A second camp argues that LNG use—large- or small-scale—is antithetical to the renewable-energy goals of the Energiewende. Here, natural gas and LNG are often dismissed out-of-hand as simply another fossil fuel, “largely produced in the USA” by “environmentally dangerous” fracking that is banned in Germany. Therefore, according to this reasoning, it would be “hypocritical” to import it.
However, scientific assessments by the International Energy Agency present serious challenges to many of the popular, environmentally motivated concerns about LNG use. When the agency reviewed studies of “methane leakage” conducted in recent years, it concluded that natural gas is indeed superior to coal, and can and is being improved by better regulation of leakages in its production and supply chain. And while many challenge official assessments of leak-rates from U.S. production sites, most agree such leaks can be minimized with improved maintenance and regulations. Moreover, aside from this concern there is no challenge to LNG’s very significant pollution-and-noise reduction advantages over diesel. Nevertheless, in a number of discussions earlier this year in Germany, I found strong opposition, on principle, to the idea of distributing LNG in liquid form as a transport fuel (i.e., “small-scale” LNG).
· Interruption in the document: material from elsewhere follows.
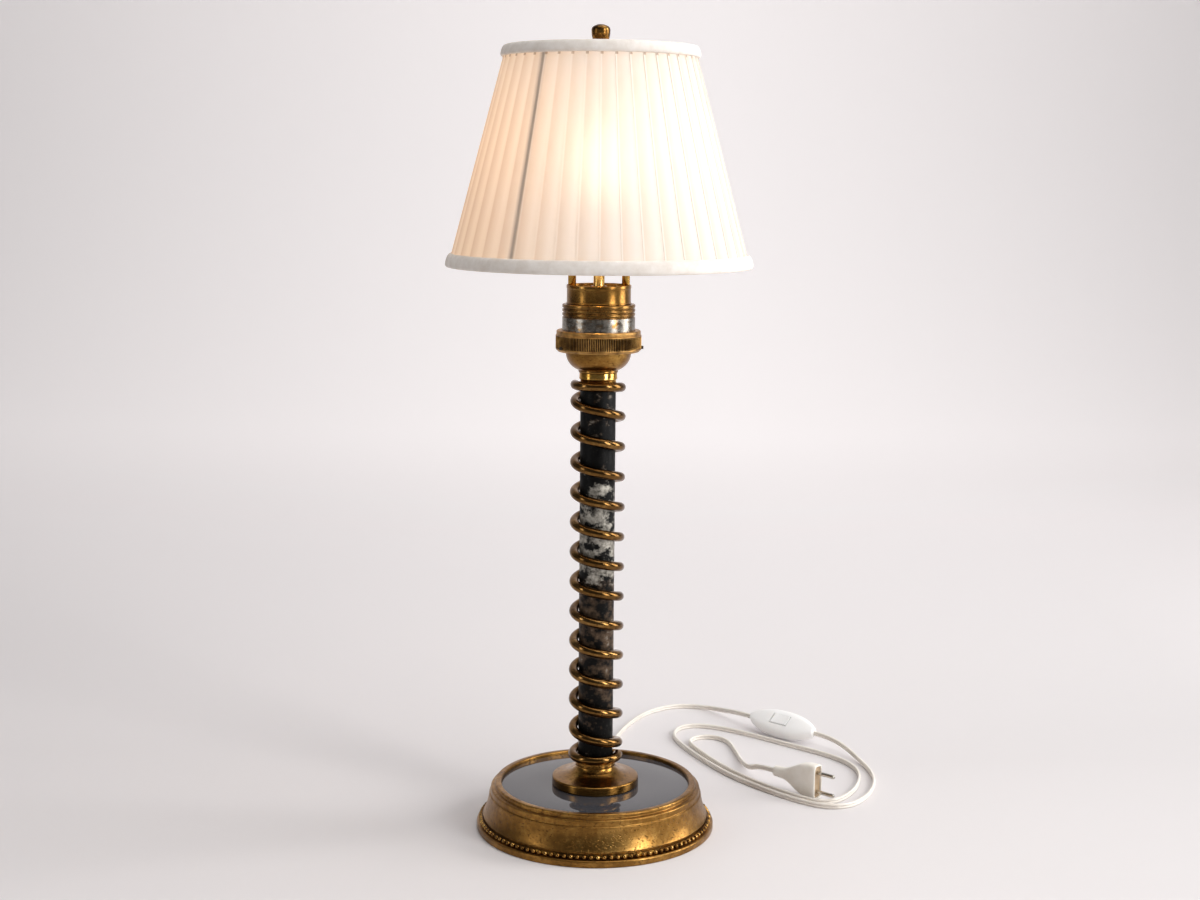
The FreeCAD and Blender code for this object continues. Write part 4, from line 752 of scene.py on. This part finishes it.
def pleated_cloth():
    """Thin cotton: half of it scatters the room's light, half lets the bulb's light through."""
    material, tree, output = blank("pleated_cloth")
    place = node(tree, "ShaderNodeTexCoord").outputs["Object"]
    parts = node(tree, "ShaderNodeSeparateXYZ", {0: place})
    angle = math_node(tree, "ARCTAN2", parts.outputs[1], parts.outputs[0])
    count = math_node(tree, "MULTIPLY", angle, PLEATS / (2 * math.pi))
    share = math_node(tree, "FRACT", math_node(tree, "ADD", count, float(PLEATS)))
    height = math_node(tree, "SUBTRACT", parts.outputs[2], SHADE_FOOT * MM)
    pitch = spread(tree, height, 0.0, SHADE_RISE * MM, 2 * math.pi * FOOT_RADIUS / PLEATS,
                   2 * math.pi * TOP_RADIUS / PLEATS)
    across = math_node(tree, "MULTIPLY", share, pitch)
    layered = spread(tree, across, 2.0, PLEAT_FOLD + 1.5, 1.0, 0.0)
    # A thin line at each fold is painted as single cloth: a painted highlight along the fold.
    fold_highlight = spread(tree, across, 0.7, 1.7, 1.0, 0.0)
    streak = noise(tree, 5.0, 3.0, stretch=(1.0, 1.0, 0.08))
    weave = noise(tree, 0.8, 2.0)
    thick = math_node(tree, "SUBTRACT", layered, math_node(tree, "MULTIPLY", fold_highlight, 0.9), clamp=True)
    thick = math_node(tree, "MULTIPLY", thick, spread(tree, streak, 0.3, 0.7, 0.85, 1.1))
    # The left side is painted a warmer, darker orange: a painted shade, where less room light falls.
    left_side_shade = spread(tree, parts.outputs[0], -0.11, 0.02, 1.0, 0.0)
    single = node(tree, "ShaderNodeMix", {0: left_side_shade, 6: linear("FFF9F3"), 7: linear("FFDFB6")},
                  data_type="RGBA").outputs[2]
    doubled = node(tree, "ShaderNodeMix", {0: left_side_shade, 6: linear("F1E0CC"), 7: linear("E3B986")},
                   data_type="RGBA").outputs[2]
    through = node(tree, "ShaderNodeMix", {0: thick, 6: single, 7: doubled}, data_type="RGBA").outputs[2]
    face = node(tree, "ShaderNodeMix", {0: thick, 6: linear("F6F2EE"), 7: linear("EFE8E1")},
                data_type="RGBA").outputs[2]
    # A painted rib shadow together with the rib's seam: a soft dark band along one rib, on the left side
    # only.
    quarter = math_node(tree, "FRACT", math_node(
        tree, "ADD", math_node(tree, "MULTIPLY", angle, 2 / math.pi), 4.5 - RIB_ANGLE / 90))
    aside = math_node(tree, "ABSOLUTE", math_node(tree, "SUBTRACT", quarter, 0.5))
    near = math_node(tree, "MULTIPLY", aside, math_node(tree, "MULTIPLY", pitch, PLEATS / 4))
    rib_seam_and_shadow = math_node(tree, "MULTIPLY", spread(tree, near, *RIB_SHADOW, 1.0, 0.0),
                     math_node(tree, "LESS_THAN", parts.outputs[0], 0.0))
    through = node(tree, "ShaderNodeMix", {0: math_node(tree, "MULTIPLY", rib_seam_and_shadow, 0.5), 6: through,
                                           7: linear("5A4434")}, data_type="RGBA").outputs[2]
    face = node(tree, "ShaderNodeMix", {0: math_node(tree, "MULTIPLY", rib_seam_and_shadow, 0.45), 6: face,
                                        7: linear("846C5A")}, data_type="RGBA").outputs[2]
    dots = math_node(tree, "MULTIPLY", math_node(tree, "LESS_THAN", across, STITCH_LENGTH),
                     math_node(tree, "GREATER_THAN", height, (SHADE_RISE - STITCH_DROP) * MM))
    stitched = math_node(tree, "MULTIPLY", dots, 0.55)
    through = node(tree, "ShaderNodeMix", {0: stitched, 6: through, 7: linear("8E6A44")},
                   data_type="RGBA").outputs[2]
    face = node(tree, "ShaderNodeMix", {0: stitched, 6: face, 7: linear("9A7A58")},
                data_type="RGBA").outputs[2]
    bump = node(tree, "ShaderNodeBump", {"Height": weave, "Strength": 0.25, "Distance": 0.1 * MM})
    cloth = node(tree, "ShaderNodeBsdfPrincipled", {"Base Color": face, "Roughness": 0.85,
                                                    "Normal": bump.outputs[0]})
    glow = node(tree, "ShaderNodeBsdfTranslucent", {"Color": through})
    core = node(tree, "ShaderNodeBsdfRefraction", {"Color": linear("FFF6EA"), "Roughness": 0.9,
                                                   "IOR": 1.25})
    light = node(tree, "ShaderNodeMixShader", {0: 0.05, 1: glow.outputs[0], 2: core.outputs[0]})
    mixed = node(tree, "ShaderNodeMixShader", {0: 0.5, 1: cloth.outputs[0], 2: light.outputs[0]})
    tree.links.new(mixed.outputs[0], output.inputs[0])
    return material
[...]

Basically, the line of argument here is that, in light of the goals of the Energiewende, Germany can and will be “zero carbon in transport” in a couple decades–and so expenditures on LNG infrastructure will be “wasted investments.” Given Germany’s presently dismal record in greening transport, including the stubborn diesel scandal, the hubris of this technological optimism appears rather large. It also neglects the fact heavy roadway and sea transportation are technically much more difficult to electrify than passenger vehicles.
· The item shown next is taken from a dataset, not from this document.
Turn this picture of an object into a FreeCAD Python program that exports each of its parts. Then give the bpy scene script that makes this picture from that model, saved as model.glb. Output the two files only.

In response to my inquiries, representatives of major international energy companies in the past year described frustration in finding any interest in Germany for LNG. Unlike in other EU countries, they said they could see no prospects in the German market. They expressed amazement at the German insistence that LNG is not needed to help displace coal or diesel.
The real Meaning of Brunsbüttel
Much of the popular and elite opposition to using LNG in Germany is based on a sort of technological optimism that sees the good as the enemy of the perfect.
Nevertheless, what is clear is that political decisions were taken to address long-standing environmental and competitiveness issues in heavy transport. But there was no appetite for a larger, forthright confrontation with the pervasive hubris about what are in reality very difficult and still-unsolved technical and economic problems preventing fully green heavy transport. It is also clear that these decisions had nothing to do with hedging Germany’s heavy and increasing reliance on Russia gas via the Nord Stream 2 project.
The government’s embrace of small-scale LNG is indeed a positive environmental and competitiveness policy change for heavy transport. But Germany still faces far larger energy security problems.